BANGKOK (Arrahmah.com) – Organisasi Human Rights Watch (HRW) menuding pemerintah Thailand berniat memisahkan keluarga Uighur karena memberi pilihan bagi siapa yang akan pergi ke Turki dan siapa yang akan pergi ke Cina pada bulan ini.
Sunai Phasuk, perwakilan HRW Thailand, mengklaim dalam Bangkok Post edisi Sabtu (11/7/2015) bahwa anggota keluarga perempuan dan anak-anak dikirim ke Turki, sementara laki-laki dewasa di antara mereka -dan sebagian perempuan- dikirim ke Cina, lansir Anadolu Agency (AA).

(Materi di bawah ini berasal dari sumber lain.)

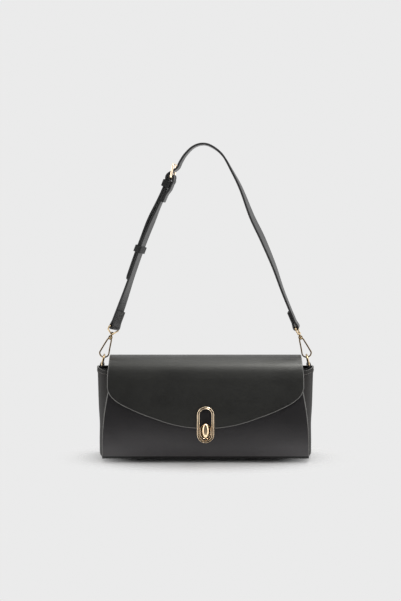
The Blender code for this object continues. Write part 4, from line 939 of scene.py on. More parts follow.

“Segera setelah pemerintah Thailand dipuji karena mengirim lebih dari 170 wanita dan anak-anak yang berbahasa Turki ke negara pilihan mereka, pada saat yang sama pemerintah membuat kebalikan pada kebijakannya dengan mengirim para pria berbahsa Turki itu ke sebuah negara yang mereka tidak ingin pergi ke sana,” kata Phasuk dalam laporan itu.
HRW menekankan dalam sebuah pernyataan pada Jum’at (10/7) bahwa pendeportasian para imigran Muslim Uighur menghadapi resiko penganiyaan di Cina.
“Orang Uighur yang sebelumnya dipaksa dikembalikan ke Cina telah menghadapi penangkapan dan penahanan sewenang-wenang, dan penuntutan pidana,” katanya.
Pemerintah Thailand mengelak tuduhan itu pada Sabtu.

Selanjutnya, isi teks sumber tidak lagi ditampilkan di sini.